Душу средневековье ценило очень высоко, потому что именно душа, а не тело, не телесная жизнь важны для христианства. Что же такое душа? Это, по тогдашнему представлению, какая-то субстанция, которая является источником нашего сознания, она отвечает за грехи, совершаемые человеком при жизни, ей присуще тяготение ввысь, к святому богу. После смерти человека черти с ангелом устраивают маленькую потасовку за обладание его душой и победившая сторона тащит ее в рай или в ад. Особенной сложности тут не предполагали.
Петрарка, стоя на одной из альпийских вершин, днем созерцал широкие горизонты, перед ним открывающиеся, а к вечеру, дождавшись того, чтобы над ним заблестели созвездия, восхищенный, с обычным своим талантом описывал звездное небо, восторженно любовался его законами. Все это не казалось средневековому человеку сколько-нибудь достойным, а Петрарка отводит очень много внимания этим реалистическим пейзажам.

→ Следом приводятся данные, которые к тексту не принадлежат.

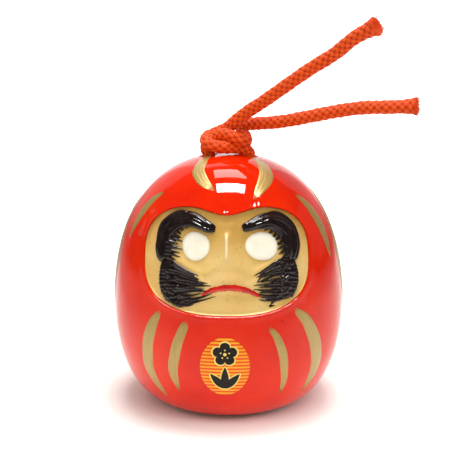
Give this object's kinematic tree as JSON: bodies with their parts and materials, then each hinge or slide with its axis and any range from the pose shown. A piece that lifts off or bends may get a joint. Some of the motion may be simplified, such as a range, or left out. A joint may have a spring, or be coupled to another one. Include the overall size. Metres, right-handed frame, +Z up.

Но все же, говорит он, значительнее и лучше всего то, что человек носит в самом себе. Для такого самосознания нужно, чтобы человек действительно носил в себе большое содержание.
И Петрарка имел право так говорить. Он был первым осознавшим себя человеком нового времени, первой, ярко выраженной личностью, первым цветком индивидуализма.
А вы знаете, кто всегда несет с собой индивидуализм? Это буржуазия, разбившая рамки цеха, с разрушением которых, можно сказать, стержнем человеческой жизни становится эгоизм и конкуренция, частная собственность и личность собственника. Позднее эта сущность буржуазного строя накладывает печать прозаизма на всю культуру. Но на заре подъема этого класса стоит Петрарка с его очаровательной мягкостью, с душевной расцвеченностью, которая переливает каким-то опалом, разноцветными огоньками в тумане его общего оппортунизма.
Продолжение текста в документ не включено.